▶ [The exercise] Take the material and output all of it exactly.

_ _ _ _ _ _ _

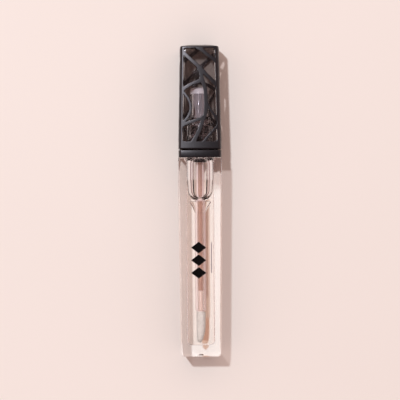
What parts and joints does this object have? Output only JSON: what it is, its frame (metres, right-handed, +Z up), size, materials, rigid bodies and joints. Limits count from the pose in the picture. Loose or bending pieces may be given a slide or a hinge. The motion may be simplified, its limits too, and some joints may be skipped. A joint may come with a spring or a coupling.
{
  "type": "lip gloss tube",
  "caption": "Square clear lip gloss tube with a dark lattice over-cap, threaded neck collar, wiper and a doe-foot wand that lifts out with the cap.",
  "frame": {"origin": "centre of the bottle's flat base", "axes": "+Z up the tube along its axis, -Y out of the front face, which is the one with the printed bar"},
  "size_m": [0.0174, 0.0174, 0.1239],
  "materials": {
    "clear_petg": "clear glossy plastic",
    "gloss": "clear sheer liquid, faint peach",
    "charcoal_gloss": "glossy moulded",
    "natural_ldpe": "natural, slightly waxy",
    "white_foam": "foamed liner",
    "grey_pp": "smooth moulded",
    "frosted_pp": "natural, translucent",
    "natural_pe": "natural",
    "flock_fibre": "short flocked fibre",
    "smoked_san": "smoky clear, glossy",
    "smoked_sleeve": "dark smoky clear, glossy",
    "charcoal_satin": "fine satin"
  },
  "bodies": {
    "bottle_assembly": {"bottle": "clear_petg", "gloss_fill": "gloss", "neck_collar": "charcoal_gloss", "wiper": "natural_ldpe"},
    "seal_ring": {"neck_seal": "white_foam"},
    "cap_and_wand": {"cap_shell": "charcoal_satin", "inner_cap": "smoked_san", "smoked_sleeve": "smoked_sleeve", "wand_plug": "grey_pp", "wand_stem": "frosted_pp", "tip_core": "natural_pe", "tip_flock": "flock_fibre"}
  },
  "joints": [
    {"name": "cap_lift", "type": "slide", "parent": "bottle_assembly", "child": "seal_ring", "axis": [0, 0, 1], "range_m": [0, 0.1]},
    {"name": "cap_turn", "type": "hinge", "parent": "seal_ring", "child": "cap_and_wand", "pos_m": [0, 0, 0.0823], "axis": [0, 0, 1], "range_deg": [0, 540]}
  ]
}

_ _ _ _ _ _ _

▶ [Full answer]
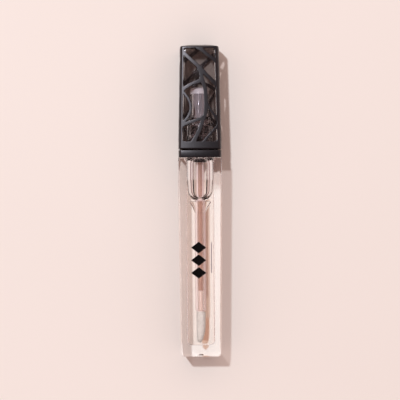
What parts and joints does this object have? Output only JSON: what it is, its frame (metres, right-handed, +Z up), size, materials, rigid bodies and joints. Limits count from the pose in the picture. Loose or bending pieces may be given a slide or a hinge. The motion may be simplified, its limits too, and some joints may be skipped. A joint may come with a spring or a coupling.
{
  "type": "lip gloss tube",
  "caption": "Square clear lip gloss tube with a dark lattice over-cap, threaded neck collar, wiper and a doe-foot wand that lifts out with the cap.",
  "frame": {"origin": "centre of the bottle's flat base", "axes": "+Z up the tube along its axis, -Y out of the front face, which is the one with the printed bar"},
  "size_m": [0.0174, 0.0174, 0.1239],
  "materials": {
    "clear_petg": "clear glossy plastic",
    "gloss": "clear sheer liquid, faint peach",
    "charcoal_gloss": "glossy moulded",
    "natural_ldpe": "natural, slightly waxy",
    "white_foam": "foamed liner",
    "grey_pp": "smooth moulded",
    "frosted_pp": "natural, translucent",
    "natural_pe": "natural",
    "flock_fibre": "short flocked fibre",
    "smoked_san": "smoky clear, glossy",
    "smoked_sleeve": "dark smoky clear, glossy",
    "charcoal_satin": "fine satin"
  },
  "bodies": {
    "bottle_assembly": {"bottle": "clear_petg", "gloss_fill": "gloss", "neck_collar": "charcoal_gloss", "wiper": "natural_ldpe"},
    "seal_ring": {"neck_seal": "white_foam"},
    "cap_and_wand": {"cap_shell": "charcoal_satin", "inner_cap": "smoked_san", "smoked_sleeve": "smoked_sleeve", "wand_plug": "grey_pp", "wand_stem": "frosted_pp", "tip_core": "natural_pe", "tip_flock": "flock_fibre"}
  },
  "joints": [
    {"name": "cap_lift", "type": "slide", "parent": "bottle_assembly", "child": "seal_ring", "axis": [0, 0, 1], "range_m": [0, 0.1]},
    {"name": "cap_turn", "type": "hinge", "parent": "seal_ring", "child": "cap_and_wand", "pos_m": [0, 0, 0.0823], "axis": [0, 0, 1], "range_deg": [0, 540]}
  ]
}